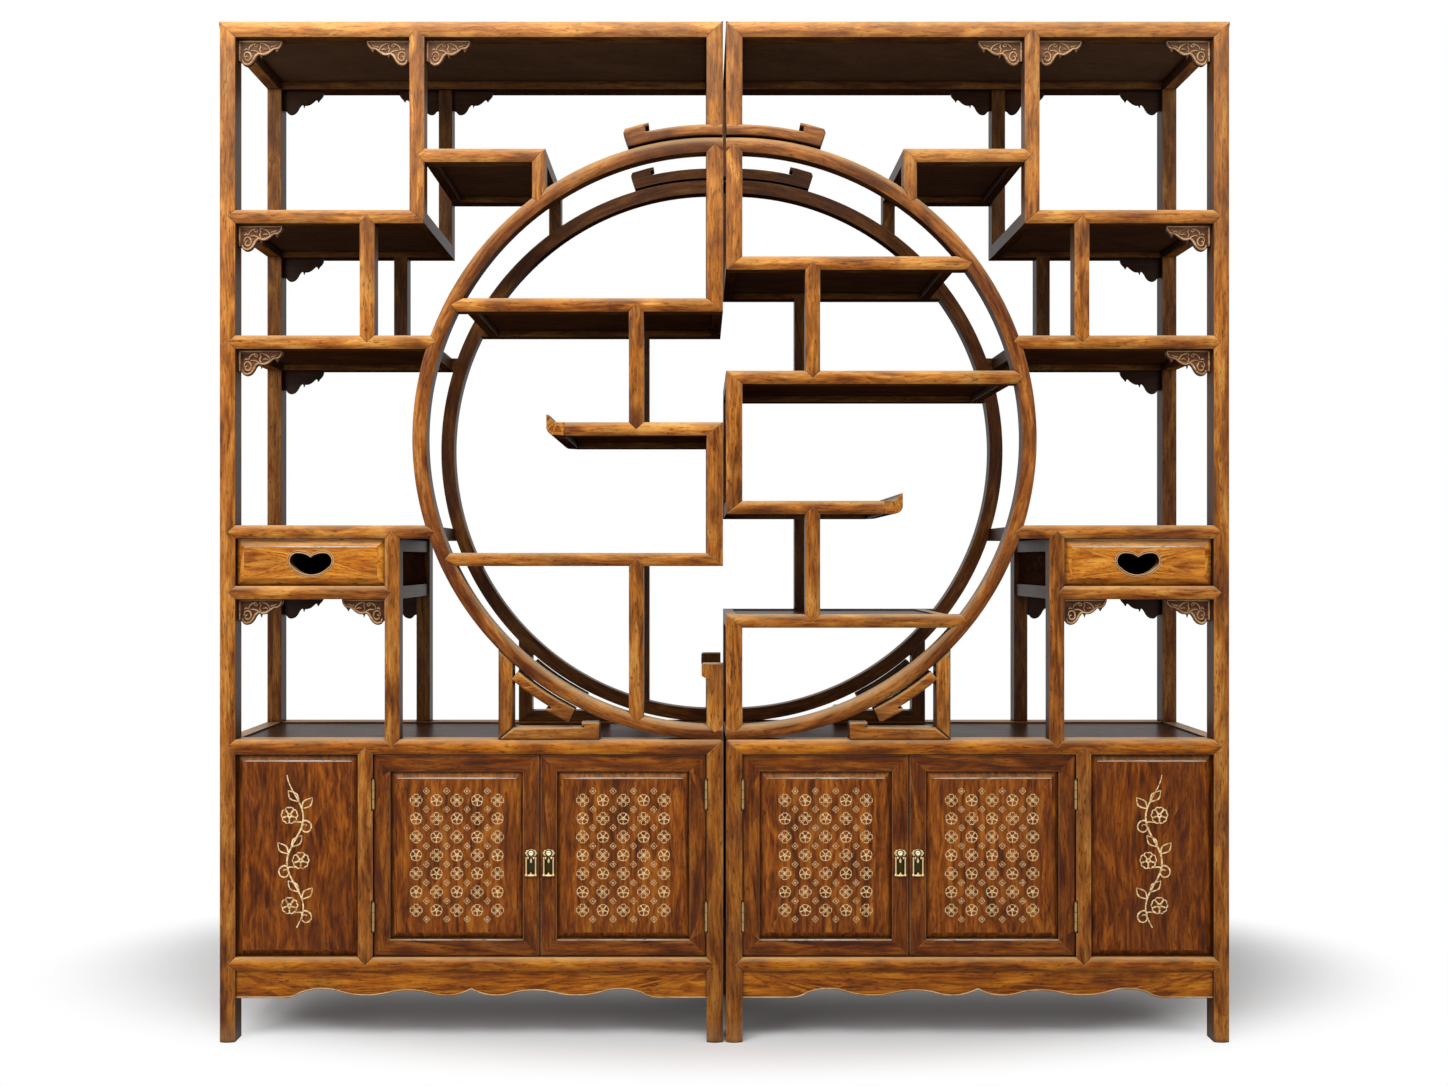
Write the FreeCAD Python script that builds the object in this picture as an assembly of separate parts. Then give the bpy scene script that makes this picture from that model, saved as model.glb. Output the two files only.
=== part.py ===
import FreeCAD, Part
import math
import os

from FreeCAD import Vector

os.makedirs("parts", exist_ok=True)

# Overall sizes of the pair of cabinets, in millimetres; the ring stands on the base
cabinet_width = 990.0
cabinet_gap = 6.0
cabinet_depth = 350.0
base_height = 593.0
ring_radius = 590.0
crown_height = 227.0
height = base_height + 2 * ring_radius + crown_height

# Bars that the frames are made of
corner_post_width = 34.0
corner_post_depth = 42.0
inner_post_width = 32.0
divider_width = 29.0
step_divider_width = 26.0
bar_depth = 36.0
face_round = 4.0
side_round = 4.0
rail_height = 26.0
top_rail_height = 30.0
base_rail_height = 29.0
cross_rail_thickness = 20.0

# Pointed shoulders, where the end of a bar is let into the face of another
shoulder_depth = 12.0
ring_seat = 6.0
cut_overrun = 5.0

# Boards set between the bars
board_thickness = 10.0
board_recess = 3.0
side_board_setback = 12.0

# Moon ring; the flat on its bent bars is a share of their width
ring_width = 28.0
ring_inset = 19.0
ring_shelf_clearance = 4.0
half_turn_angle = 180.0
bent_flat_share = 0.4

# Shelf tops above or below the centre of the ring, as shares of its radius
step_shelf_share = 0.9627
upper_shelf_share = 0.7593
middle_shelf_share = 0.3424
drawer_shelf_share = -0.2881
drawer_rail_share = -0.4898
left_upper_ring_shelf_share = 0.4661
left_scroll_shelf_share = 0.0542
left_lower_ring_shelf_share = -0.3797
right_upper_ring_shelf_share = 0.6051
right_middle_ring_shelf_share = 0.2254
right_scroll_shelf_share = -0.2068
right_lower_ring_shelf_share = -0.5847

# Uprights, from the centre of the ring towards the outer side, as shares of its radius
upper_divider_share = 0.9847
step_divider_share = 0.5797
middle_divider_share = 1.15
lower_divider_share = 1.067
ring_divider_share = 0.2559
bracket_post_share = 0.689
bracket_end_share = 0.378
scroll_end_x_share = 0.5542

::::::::

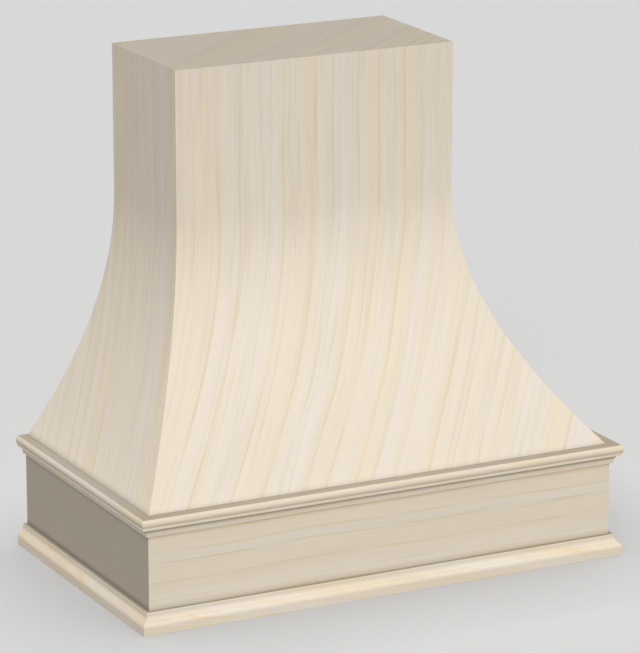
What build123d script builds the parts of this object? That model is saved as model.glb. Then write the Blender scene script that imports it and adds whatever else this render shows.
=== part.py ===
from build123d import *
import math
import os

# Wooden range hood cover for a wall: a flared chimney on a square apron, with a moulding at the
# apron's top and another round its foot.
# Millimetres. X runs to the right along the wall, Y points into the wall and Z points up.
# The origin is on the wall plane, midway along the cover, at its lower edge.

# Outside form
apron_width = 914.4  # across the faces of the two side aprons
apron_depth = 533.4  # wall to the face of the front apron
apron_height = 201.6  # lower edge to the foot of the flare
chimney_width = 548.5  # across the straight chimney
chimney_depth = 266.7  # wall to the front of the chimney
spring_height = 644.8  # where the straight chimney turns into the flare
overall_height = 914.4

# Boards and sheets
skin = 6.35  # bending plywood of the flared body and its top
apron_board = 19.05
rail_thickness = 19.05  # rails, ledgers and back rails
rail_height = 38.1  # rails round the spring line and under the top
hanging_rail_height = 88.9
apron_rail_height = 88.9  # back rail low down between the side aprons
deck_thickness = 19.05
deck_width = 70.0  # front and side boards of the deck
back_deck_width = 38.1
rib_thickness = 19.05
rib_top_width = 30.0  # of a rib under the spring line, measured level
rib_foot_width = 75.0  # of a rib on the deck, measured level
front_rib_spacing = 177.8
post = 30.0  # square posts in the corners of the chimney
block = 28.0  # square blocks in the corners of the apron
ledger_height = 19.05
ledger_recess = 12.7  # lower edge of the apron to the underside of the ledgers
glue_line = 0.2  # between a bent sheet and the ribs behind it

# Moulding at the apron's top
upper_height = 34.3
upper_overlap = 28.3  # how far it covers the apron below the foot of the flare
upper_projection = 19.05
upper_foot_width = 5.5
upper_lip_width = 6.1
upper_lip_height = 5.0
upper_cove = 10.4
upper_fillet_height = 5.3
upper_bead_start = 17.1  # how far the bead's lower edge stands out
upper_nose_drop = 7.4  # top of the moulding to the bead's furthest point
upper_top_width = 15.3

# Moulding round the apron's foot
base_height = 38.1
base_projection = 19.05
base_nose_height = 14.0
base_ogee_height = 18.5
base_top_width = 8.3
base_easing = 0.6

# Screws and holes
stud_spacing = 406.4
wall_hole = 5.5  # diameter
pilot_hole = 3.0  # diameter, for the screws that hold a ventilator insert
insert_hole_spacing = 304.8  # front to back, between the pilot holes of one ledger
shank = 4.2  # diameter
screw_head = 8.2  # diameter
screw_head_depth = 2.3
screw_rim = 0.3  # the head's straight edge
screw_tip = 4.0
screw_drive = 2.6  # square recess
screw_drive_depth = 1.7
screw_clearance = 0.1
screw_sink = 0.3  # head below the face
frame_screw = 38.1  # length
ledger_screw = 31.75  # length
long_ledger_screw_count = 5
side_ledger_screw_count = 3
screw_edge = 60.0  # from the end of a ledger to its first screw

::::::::

» Aim:
Starting with the line with "Write the FreeCAD" and ending with the line with "from FreeCAD import Vector", extract every line exactly and nothing outside that span.

» Expected output:
Write the FreeCAD Python script that builds the object in this picture as an assembly of separate parts. Then give the bpy scene script that makes this picture from that model, saved as model.glb. Output the two files only.
=== part.py ===
import FreeCAD, Part
import math
import os

from FreeCAD import Vector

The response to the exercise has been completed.